The trio behind Calleri Casting—James Calleri, Paul Davis, and Erica Jensen—catch up with Backstage to discuss the company’s success and their audition advice.

What do you look for in an actor?
James Calleri: Our relationship with actors kind of builds up over time. Rare is the occasion that an actor we’ve only seen once or twice comes in and knocks it out of the park. It sort of boils down to who you enjoy seeing when you’re in a windowless studio for eight hours.

What is the secret to Calleri Casting’s success?
Paul Davis: Dogs in the office. We have a good time. We take our job seriously, but we also love the people we work with. The business can be feast or famine and there have been slow chapters in our history, [but] we just enjoy connecting with the people that we work with and we have evolved that way.
Erica Jensen: We’ve been together for a long time, so coming to work is a pleasure. We also all have performance backgrounds, so I think we’re very sympathetic to actors and we create a really supportive environment for them to audition.
Davis: For as actor-unfriendly as the business can be, I think we’re as actor-friendly as possible while also being efficient and on top of multiple projects.

What should actors know about auditioning?
Davis: Slow and steady wins the race; that combination of persistence and patience.
Jensen: A lot of actors we talk to, they come in and they’re giving themselves a five-year deadline [to reach success], and I don’t know that deadlines are realistic.

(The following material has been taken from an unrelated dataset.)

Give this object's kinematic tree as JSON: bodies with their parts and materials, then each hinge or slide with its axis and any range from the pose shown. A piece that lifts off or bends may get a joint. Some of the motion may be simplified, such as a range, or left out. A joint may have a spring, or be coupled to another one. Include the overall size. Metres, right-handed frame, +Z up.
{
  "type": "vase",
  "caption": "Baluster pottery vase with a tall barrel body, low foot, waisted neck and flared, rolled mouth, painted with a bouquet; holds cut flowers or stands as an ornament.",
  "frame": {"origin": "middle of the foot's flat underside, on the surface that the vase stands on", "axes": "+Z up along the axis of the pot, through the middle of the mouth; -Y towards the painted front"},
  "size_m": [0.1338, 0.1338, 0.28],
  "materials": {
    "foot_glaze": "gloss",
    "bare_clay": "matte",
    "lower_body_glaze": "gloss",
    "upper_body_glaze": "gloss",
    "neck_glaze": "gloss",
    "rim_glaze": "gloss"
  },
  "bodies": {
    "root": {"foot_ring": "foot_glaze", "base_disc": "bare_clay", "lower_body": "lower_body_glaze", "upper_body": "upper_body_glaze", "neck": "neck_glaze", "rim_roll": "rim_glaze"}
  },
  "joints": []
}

We’ve seen people who have taken lots of years before they were booking work consistently. I try to discourage from keeping those kinds of deadlines because it’s not realistic.
Calleri: It’s a long road and they have to sort of find their path

What is the relationship like between a casting director and the director?
Davis: It depends on the director. Some directors we’ve worked with are amazing and we just sort of know how they work.
Calleri: It’s about trust and listening and trusting our good tastes.
Jensen: And we know what they respond to, and we know that a certain director will respond to a certain type of actor versus another type. And there are people who want to collaborate more than others and we have to work with that as well and negotiate with a director who’s less interested in collaborating.

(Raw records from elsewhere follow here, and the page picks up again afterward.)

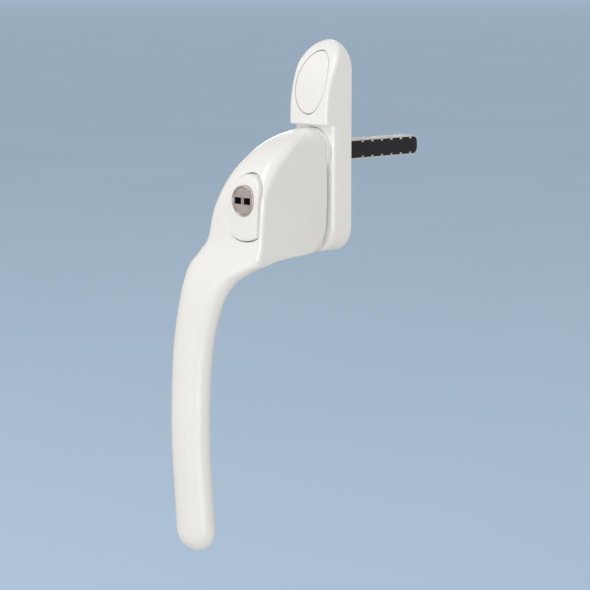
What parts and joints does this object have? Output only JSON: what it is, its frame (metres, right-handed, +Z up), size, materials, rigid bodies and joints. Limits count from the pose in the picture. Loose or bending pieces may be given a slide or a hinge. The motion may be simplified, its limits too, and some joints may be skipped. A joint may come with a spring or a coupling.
{
  "type": "keyed window lock",
  "caption": "Locking window handle: cranked lever with a push-to-lock key cylinder on a slim backplate, turning a long square spindle.",
  "frame": {"origin": "where the spindle's axis crosses the plane of the window frame that the backplate sits on", "axes": "+Z up along the backplate, +Y out of the back of the plate into the window along the spindle, +X to the right seen from the room"},
  "size_m": [0.0421, 0.093, 0.1792],
  "materials": {
    "white_coat": "gloss powder coat",
    "white_plastic": "moulded",
    "satin_nickel": "satin nickel plate",
    "black_steel": "black oxide with bright edges",
    "spring_steel": "drawn wire",
    "zinc_steel": "zinc plate",
    "brass": "stamped",
    "nylon": "moulded"
  },
  "bodies": {
    "backplate": {"backplate": "white_coat", "hub_bush": "nylon", "detent_disc": "zinc_steel", "stop_pin": "spring_steel"},
    "cover_cap": {"cover_cap": "white_plastic"},
    "lever": {"lever_handle": "white_coat", "spindle": "black_steel", "spindle_pin": "spring_steel", "detent_ball_1": "spring_steel", "detent_ball_2": "spring_steel", "detent_spring_1": "spring_steel", "detent_spring_2": "spring_steel", "thrust_washer": "zinc_steel", "retaining_ring": "spring_steel", "button_guide": "nylon", "lock_pin_bush": "brass"},
    "lock_button": {"lock_button": "white_plastic", "cylinder_body": "satin_nickel", "pin_carrier": "zinc_steel", "carrier_screw_1": "zinc_steel", "carrier_screw_2": "zinc_steel", "lock_pin": "zinc_steel", "return_spring": "spring_steel"},
    "key_plug": {"key_plug": "satin_nickel", "wafer_1": "brass", "wafer_2": "brass", "wafer_3": "brass", "wafer_4": "brass", "wafer_5": "brass", "wafer_spring_1": "spring_steel", "wafer_spring_2": "spring_steel", "wafer_spring_3": "spring_steel", "wafer_spring_4": "spring_steel", "wafer_spring_5": "spring_steel", "cam": "brass", "cam_screw": "zinc_steel"}
  },
  "joints": [
    {"name": "lever_turn", "type": "hinge", "parent": "backplate", "child": "lever", "pos_m": [0, 0, 0], "axis": [0, 1, 0], "range_deg": [0, 90]},
    {"name": "button_press", "type": "slide", "parent": "lever", "child": "lock_button", "axis": [0, 1, 0], "range_m": [0, 0.003], "stiffness_N_per_m": 700, "springref_m": -0.002, "deforming": ["return_spring"]},
    {"name": "key_turn", "type": "hinge", "parent": "lock_button", "child": "key_plug", "pos_m": [0, 0, -0.0148], "axis": [0, 1, 0], "range_deg": [0, 90]},
    {"name": "cap_lift", "type": "slide", "parent": "backplate", "child": "cover_cap", "axis": [0, -1, 0], "range_m": [0, 0.012]}
  ]
}
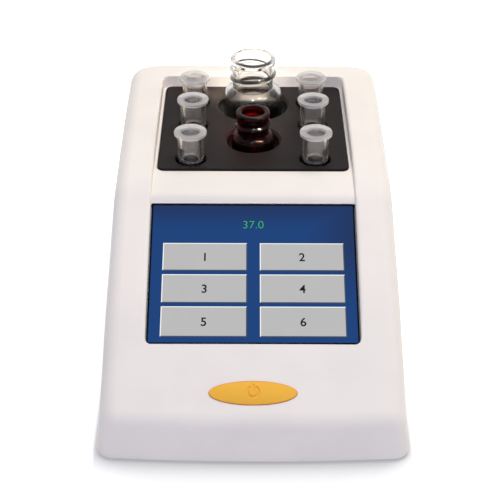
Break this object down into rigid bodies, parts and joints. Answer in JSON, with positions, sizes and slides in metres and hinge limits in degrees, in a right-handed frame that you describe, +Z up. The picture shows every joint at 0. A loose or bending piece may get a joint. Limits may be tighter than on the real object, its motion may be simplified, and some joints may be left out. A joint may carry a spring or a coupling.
{
  "type": "coagulation analyzer",
  "caption": "Benchtop blood coagulation analyzer with a sloping touch display, a heated block of wells under a dark plate, lift-out cuvettes and reagent vessels, and an oval power button.",
  "frame": {"origin": "middle of the bounding box on the surface that the feet rest on", "axes": "+Z up, +X to the right seen from the display side, +Y to the back"},
  "size_m": [0.1056, 0.179, 0.0814],
  "materials": {
    "case_cream": "satin moulded plastic",
    "pan_cream": "fine textured moulded plastic",
    "foot_rubber": "matte rubber",
    "screw_steel": "zinc plated",
    "plate_charcoal": "matte dark coating",
    "block_aluminium": "black anodised",
    "foil_orange": "polyimide film",
    "pad_grey": "closed cell foam",
    "carrier_white": "moulded",
    "probe_steel": "polished",
    "emitter_black": "moulded",
    "photodiode_black": "moulded",
    "glass_blue": "touch glass over a lit display",
    "module_steel": "folded sheet",
    "display_board_green": "solder mask",
    "ribbon_white": "film",
    "button_amber": "smooth moulded",
    "button_board_green": "solder mask",
    "switch_black": "moulded",
    "main_board_green": "solder mask",
    "chip_black": "moulded",
    "buzzer_black": "moulded",
    "inlet_black": "moulded",
    "socket_grey": "folded sheet",
    "cuvette_frosted": "translucent moulded",
    "bottle_glass": "clear glass",
    "vial_amber": "amber glass"
  },
  "bodies": {
    "case": {"upper_shell": "case_cream", "base_pan": "pan_cream", "foot_1": "foot_rubber", "foot_2": "foot_rubber", "foot_3": "foot_rubber", "foot_4": "foot_rubber", "case_screw_1": "screw_steel", "case_screw_2": "screw_steel", "case_screw_3": "screw_steel", "case_screw_4": "screw_steel", "carrier_screw_1": "screw_steel", "carrier_screw_2": "screw_steel", "carrier_screw_3": "screw_steel", "carrier_screw_4": "screw_steel", "display_screw_1": "screw_steel", "display_screw_2": "screw_steel", "display_screw_3": "screw_steel", "display_screw_4": "screw_steel", "board_screw_1": "screw_steel", "board_screw_2": "screw_steel", "board_screw_3": "screw_steel", "board_screw_4": "screw_steel", "button_screw_1": "screw_steel", "button_screw_2": "screw_steel", "well_plate": "plate_charcoal", "heating_block": "block_aluminium", "heater_foil": "foil_orange", "insulation_pad": "pad_grey", "block_carrier": "carrier_white", "temperature_probe": "probe_steel", "emitter_left": "emitter_black", "emitter_right": "emitter_black", "photodiode_left": "photodiode_black", "photodiode_right": "photodiode_black", "touch_glass": "glass_blue", "lcd_module": "module_steel", "display_board": "display_board_green", "display_ribbon": "ribbon_white", "button_board": "button_board_green", "button_switch": "switch_black", "main_board": "main_board_green", "processor": "chip_black", "buzzer": "buzzer_black", "dc_inlet": "inlet_black", "data_socket": "socket_grey"},
    "cuvette_1": {"cuvette_1": "cuvette_frosted"},
    "cuvette_2": {"cuvette_2": "cuvette_frosted"},
    "cuvette_3": {"cuvette_3": "cuvette_frosted"},
    "cuvette_4": {"cuvette_4": "cuvette_frosted"},
    "cuvette_5": {"cuvette_5": "cuvette_frosted"},
    "cuvette_6": {"cuvette_6": "cuvette_frosted"},
    "clear_bottle": {"clear_reagent_bottle": "bottle_glass"},
    "amber_vial": {"amber_reagent_vial": "vial_amber"},
    "button": {"power_button": "button_amber"}
  },
  "joints": [
    {"name": "cuvette_1_lift", "type": "slide", "parent": "case", "child": "cuvette_1", "axis": [0, 0, 1], "range_m": [0, 0.025]},
    {"name": "cuvette_2_lift", "type": "slide", "parent": "case", "child": "cuvette_2", "axis": [0, 0, 1], "range_m": [0, 0.025]},
    {"name": "cuvette_3_lift", "type": "slide", "parent": "case", "child": "cuvette_3", "axis": [0, 0, 1], "range_m": [0, 0.025]},
    {"name": "cuvette_4_lift", "type": "slide", "parent": "case", "child": "cuvette_4", "axis": [0, 0, 1], "range_m": [0, 0.025]},
    {"name": "cuvette_5_lift", "type": "slide", "parent": "case", "child": "cuvette_5", "axis": [0, 0, 1], "range_m": [0, 0.025]},
    {"name": "cuvette_6_lift", "type": "slide", "parent": "case", "child": "cuvette_6", "axis": [0, 0, 1], "range_m": [0, 0.025]},
    {"name": "clear_bottle_lift", "type": "slide", "parent": "case", "child": "clear_bottle", "axis": [0, 0, 1], "range_m": [0, 0.03]},
    {"name": "amber_vial_lift", "type": "slide", "parent": "case", "child": "amber_vial", "axis": [0, 0, 1], "range_m": [0, 0.025]},
    {"name": "power_button_press", "type": "slide", "parent": "case", "child": "button", "axis": [0, 0.5446, -0.8387], "range_m": [0, 0.001], "stiffness_N_per_m": 600, "springref_m": -0.0005}
  ]
}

What are the main differences between casting for the stage versus film or television?
Davis: TV roles are much more personality-driven, so if someone can come into the room and be really interesting and nail the side, it’s less about what they’ve worked on. It’s more about what they’re doing in front of you. Whereas theater, it’s a different beast. It’s about where they went to school, who they’ve worked with, what they’ve done before.
Calleri: If we’re casting for theater, and let’s say it’s a four-character play, and the person comes in and does a great callback, some theaters are very diligent about doing homework—seeing the résumé, what other companies they’ve worked with, directors, and seeking references.

What's the toughest part of the job?
Jensen: Advocating for actors. We were just in a casting session for a play and the writer and myself were really enthusiastic about a certain actor and the director, not so much—he wanted to see other people. We were really supportive of this certain actor because we were familiar with their work and knew they would do a great job, so we have to deal with that all the time.
Calleri: Having people listen to us and take the time to watch a certain actor sometimes takes time. We have to educate the creative team and get them on board with something.